There was one thing she could take care of. With Jason driving, she was free to make phone calls. She rang the Police Scotland evidence facility, a large warehouse near the HQ at Gartcosh. Most of their cases relied on evidence stored at the site, where physical evidence and paperwork on unsolved cases ended up. The HCU were regular visitors, staggering back to their vehicles with boxes of files.
The phone was picked up on the third ring by someone who sounded frankly far too cheerful to be working in an evidence store. Karen identified herself and explained what she was after. ‘Four murders, May fifth, 1994,’ she said. ‘A Cessna was blown up in the skies above Galashiels. The dead were Richard Spencer, MP, his wife Mary and their friends Caroline Abbott and Ellie MacKinnon. I’m looking for the case files. In particular, I need the DNA analysis for the four victims.’

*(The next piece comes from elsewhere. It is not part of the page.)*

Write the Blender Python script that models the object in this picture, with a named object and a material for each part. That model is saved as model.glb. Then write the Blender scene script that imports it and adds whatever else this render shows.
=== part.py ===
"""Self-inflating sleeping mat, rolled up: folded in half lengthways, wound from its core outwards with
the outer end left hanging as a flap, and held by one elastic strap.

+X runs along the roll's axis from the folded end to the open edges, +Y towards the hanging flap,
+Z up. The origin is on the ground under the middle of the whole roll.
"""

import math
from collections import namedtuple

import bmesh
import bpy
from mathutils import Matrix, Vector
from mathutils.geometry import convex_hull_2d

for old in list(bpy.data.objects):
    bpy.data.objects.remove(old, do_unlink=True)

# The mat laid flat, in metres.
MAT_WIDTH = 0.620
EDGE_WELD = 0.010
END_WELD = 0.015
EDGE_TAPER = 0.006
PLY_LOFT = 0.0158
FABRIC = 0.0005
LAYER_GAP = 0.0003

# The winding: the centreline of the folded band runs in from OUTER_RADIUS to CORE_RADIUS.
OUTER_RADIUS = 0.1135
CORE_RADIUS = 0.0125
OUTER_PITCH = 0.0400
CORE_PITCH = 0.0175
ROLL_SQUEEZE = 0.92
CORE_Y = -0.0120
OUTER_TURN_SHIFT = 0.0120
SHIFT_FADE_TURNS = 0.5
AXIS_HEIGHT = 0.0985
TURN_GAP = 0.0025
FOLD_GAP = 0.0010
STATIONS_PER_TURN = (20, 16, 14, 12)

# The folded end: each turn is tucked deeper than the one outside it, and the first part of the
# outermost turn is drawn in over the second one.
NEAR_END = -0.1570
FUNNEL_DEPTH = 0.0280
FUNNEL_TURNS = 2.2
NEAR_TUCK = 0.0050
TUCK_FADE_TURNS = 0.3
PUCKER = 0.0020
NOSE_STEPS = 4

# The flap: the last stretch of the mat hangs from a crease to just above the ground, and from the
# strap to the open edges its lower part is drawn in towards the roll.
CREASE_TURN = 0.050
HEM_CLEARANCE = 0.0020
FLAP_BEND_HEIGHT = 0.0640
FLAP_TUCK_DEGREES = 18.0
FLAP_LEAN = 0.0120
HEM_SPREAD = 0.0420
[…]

The evidence officer recited the details back to her and she confirmed them. ‘When do you want this?’ he asked, a little of the shine going off his voice.
‘I’m on my way to Glasgow. I’ll be heading back later this afternoon. Any chance you can have them for me then?’
‘If you can leave it till after four, I’ll have them ready for you, Chief Inspector.’
‘Excellent. See you later.’ She ended the call. ‘Wee detour via the evidence store on the way back.’
‘Did I hear you saying “plane crash”? What’s that all about?’
‘It’s another cold case I’ve been taking a wee look at. It’s why the Macaroon was on the warpath with me the other day. I didn’t go down to London at the weekend for fun. I was following up
a couple of leads.’
‘It’s not on the whiteboard,’ he said, referring to the list of cases in which they were taking an interest.
‘No,’ Karen agreed. ‘I wasn’t sure if there was anything for us. But the more I look into it, the more I think what happened in 1994 is not what everybody thinks.’
Jason frowned, puzzled. ‘What? You mean the plane wasn’t blown up?’
‘The plane was blown up all right. But maybe we were wrong about the identity of the killers.’
‘But . . . if we’re looking at it, that means it was unsolved, right? But what you’re saying sounds like we knew who did it. I don’t understand.’
Karen stifled a sigh and shifted in her seat, slipping the upper half of the seat belt behind her to ease the pressure on her bruised shoulder. ‘They assumed it was the IRA or a Republican splinter group because one of the victims was a former Northern Ireland minister and the Republicans were pretty active at the time.’
‘And you think they were wrong?’
‘I do.’
‘How?’
‘I’m beginning to think that Richard Spencer wasn’t the target.’ Karen outlined what she’d found out so far and what she suspected about Gabriel Abbott’s death.
Jason’s apparent confusion grew as she spoke. ‘I’m not seeing what you’re seeing, boss,’ he said. ‘It all sounds like you’re making something out of nothing.’
Karen swithered for a moment. Then she decided. ‘If it’s something out of nothing, how come somebody tried to kill me last night?’
He turned to face her, horror in his eyes. ‘What?’
‘Watch the road, for fuck’s sake, Jason.’
He dragged his attention back to his driving. ‘Are you serious?’